--- Begin DATASET CONTENT ---

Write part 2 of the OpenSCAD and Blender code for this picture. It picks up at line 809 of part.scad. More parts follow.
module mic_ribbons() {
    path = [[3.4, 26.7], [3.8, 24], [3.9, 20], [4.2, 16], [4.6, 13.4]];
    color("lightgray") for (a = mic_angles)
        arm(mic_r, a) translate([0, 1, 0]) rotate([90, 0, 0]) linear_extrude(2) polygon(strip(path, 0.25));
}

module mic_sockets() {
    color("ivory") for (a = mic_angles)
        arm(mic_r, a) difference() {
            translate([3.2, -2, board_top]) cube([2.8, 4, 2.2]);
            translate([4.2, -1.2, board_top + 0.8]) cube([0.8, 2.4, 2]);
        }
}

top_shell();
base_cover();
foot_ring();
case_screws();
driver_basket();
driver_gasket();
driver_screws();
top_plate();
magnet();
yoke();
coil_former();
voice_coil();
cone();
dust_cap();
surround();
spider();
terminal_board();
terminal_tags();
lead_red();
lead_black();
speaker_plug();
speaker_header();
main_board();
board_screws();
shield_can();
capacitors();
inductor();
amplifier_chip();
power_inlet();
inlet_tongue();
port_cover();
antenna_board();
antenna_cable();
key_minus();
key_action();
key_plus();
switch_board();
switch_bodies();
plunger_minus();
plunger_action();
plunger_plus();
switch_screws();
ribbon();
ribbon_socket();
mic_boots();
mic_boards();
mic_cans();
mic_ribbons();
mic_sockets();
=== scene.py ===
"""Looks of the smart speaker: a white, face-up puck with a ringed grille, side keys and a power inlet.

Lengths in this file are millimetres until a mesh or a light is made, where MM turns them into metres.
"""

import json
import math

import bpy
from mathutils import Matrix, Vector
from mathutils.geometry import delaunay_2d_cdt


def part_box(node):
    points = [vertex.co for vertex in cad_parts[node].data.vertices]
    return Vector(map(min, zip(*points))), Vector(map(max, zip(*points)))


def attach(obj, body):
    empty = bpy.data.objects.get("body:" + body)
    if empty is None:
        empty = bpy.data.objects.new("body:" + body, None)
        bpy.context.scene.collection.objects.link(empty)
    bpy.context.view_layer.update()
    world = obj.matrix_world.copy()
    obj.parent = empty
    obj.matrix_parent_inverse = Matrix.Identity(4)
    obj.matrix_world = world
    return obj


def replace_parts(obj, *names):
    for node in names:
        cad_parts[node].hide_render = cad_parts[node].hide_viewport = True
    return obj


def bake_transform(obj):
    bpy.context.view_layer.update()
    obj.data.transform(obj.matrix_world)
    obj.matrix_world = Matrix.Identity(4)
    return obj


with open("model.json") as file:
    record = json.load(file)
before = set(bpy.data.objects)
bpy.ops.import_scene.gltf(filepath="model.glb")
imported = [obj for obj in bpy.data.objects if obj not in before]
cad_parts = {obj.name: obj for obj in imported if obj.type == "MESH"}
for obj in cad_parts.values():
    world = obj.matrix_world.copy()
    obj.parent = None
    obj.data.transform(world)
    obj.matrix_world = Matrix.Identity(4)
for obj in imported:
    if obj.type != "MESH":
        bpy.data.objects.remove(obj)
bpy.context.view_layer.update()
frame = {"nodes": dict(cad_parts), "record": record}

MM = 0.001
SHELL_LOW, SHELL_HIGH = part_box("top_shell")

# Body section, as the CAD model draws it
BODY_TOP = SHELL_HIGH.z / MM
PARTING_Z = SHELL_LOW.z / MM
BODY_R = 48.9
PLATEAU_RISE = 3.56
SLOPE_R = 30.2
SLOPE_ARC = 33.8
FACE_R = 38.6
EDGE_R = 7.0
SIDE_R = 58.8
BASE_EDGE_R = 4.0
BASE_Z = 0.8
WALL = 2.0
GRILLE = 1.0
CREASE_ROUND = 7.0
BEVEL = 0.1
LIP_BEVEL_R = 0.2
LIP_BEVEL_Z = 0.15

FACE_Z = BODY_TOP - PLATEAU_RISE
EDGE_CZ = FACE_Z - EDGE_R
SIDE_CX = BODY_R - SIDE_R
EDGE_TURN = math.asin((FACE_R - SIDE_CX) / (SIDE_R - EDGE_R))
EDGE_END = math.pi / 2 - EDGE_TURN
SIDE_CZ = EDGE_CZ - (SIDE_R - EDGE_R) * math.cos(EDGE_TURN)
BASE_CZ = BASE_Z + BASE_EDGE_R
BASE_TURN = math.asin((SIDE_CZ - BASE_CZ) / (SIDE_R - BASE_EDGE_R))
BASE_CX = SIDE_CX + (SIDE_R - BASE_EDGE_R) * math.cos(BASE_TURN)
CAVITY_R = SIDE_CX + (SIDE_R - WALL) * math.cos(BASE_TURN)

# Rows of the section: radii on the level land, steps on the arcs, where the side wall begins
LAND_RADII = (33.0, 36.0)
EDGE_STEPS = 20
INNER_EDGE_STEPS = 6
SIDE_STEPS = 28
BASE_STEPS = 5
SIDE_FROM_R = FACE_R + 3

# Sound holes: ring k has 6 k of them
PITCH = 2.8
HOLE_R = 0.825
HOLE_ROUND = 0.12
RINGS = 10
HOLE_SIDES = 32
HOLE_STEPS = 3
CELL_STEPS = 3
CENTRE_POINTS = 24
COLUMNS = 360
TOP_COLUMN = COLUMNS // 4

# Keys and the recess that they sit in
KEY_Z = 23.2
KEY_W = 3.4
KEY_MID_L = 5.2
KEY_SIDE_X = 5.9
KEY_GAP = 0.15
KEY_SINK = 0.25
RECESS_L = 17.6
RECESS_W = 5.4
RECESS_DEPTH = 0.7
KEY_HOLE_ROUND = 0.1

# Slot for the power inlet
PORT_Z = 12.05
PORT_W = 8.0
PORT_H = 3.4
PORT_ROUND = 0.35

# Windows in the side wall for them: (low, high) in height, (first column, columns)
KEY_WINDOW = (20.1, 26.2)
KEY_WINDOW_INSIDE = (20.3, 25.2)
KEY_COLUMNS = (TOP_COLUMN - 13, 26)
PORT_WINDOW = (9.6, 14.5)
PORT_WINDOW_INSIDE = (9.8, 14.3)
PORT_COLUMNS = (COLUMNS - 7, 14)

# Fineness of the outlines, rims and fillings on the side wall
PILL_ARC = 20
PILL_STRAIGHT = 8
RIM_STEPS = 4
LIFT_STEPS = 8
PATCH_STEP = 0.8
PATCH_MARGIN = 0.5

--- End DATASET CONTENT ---

YOUR OBJECTIVE: Take exactly the lines from the one containing "top_shell();" through the one containing "obj.data.transform(obj.matrix_world)" in the data above, and output them with nothing added.

RESPONSE TO THE TASK:
top_shell();
base_cover();
foot_ring();
case_screws();
driver_basket();
driver_gasket();
driver_screws();
top_plate();
magnet();
yoke();
coil_former();
voice_coil();
cone();
dust_cap();
surround();
spider();
terminal_board();
terminal_tags();
lead_red();
lead_black();
speaker_plug();
speaker_header();
main_board();
board_screws();
shield_can();
capacitors();
inductor();
amplifier_chip();
power_inlet();
inlet_tongue();
port_cover();
antenna_board();
antenna_cable();
key_minus();
key_action();
key_plus();
switch_board();
switch_bodies();
plunger_minus();
plunger_action();
plunger_plus();
switch_screws();
ribbon();
ribbon_socket();
mic_boots();
mic_boards();
mic_cans();
mic_ribbons();
mic_sockets();
=== scene.py ===
"""Looks of the smart speaker: a white, face-up puck with a ringed grille, side keys and a power inlet.

Lengths in this file are millimetres until a mesh or a light is made, where MM turns them into metres.
"""

import json
import math

import bpy
from mathutils import Matrix, Vector
from mathutils.geometry import delaunay_2d_cdt


def part_box(node):
    points = [vertex.co for vertex in cad_parts[node].data.vertices]
    return Vector(map(min, zip(*points))), Vector(map(max, zip(*points)))


def attach(obj, body):
    empty = bpy.data.objects.get("body:" + body)
    if empty is None:
        empty = bpy.data.objects.new("body:" + body, None)
        bpy.context.scene.collection.objects.link(empty)
    bpy.context.view_layer.update()
    world = obj.matrix_world.copy()
    obj.parent = empty
    obj.matrix_parent_inverse = Matrix.Identity(4)
    obj.matrix_world = world
    return obj


def replace_parts(obj, *names):
    for node in names:
        cad_parts[node].hide_render = cad_parts[node].hide_viewport = True
    return obj


def bake_transform(obj):
    bpy.context.view_layer.update()
    obj.data.transform(obj.matrix_world)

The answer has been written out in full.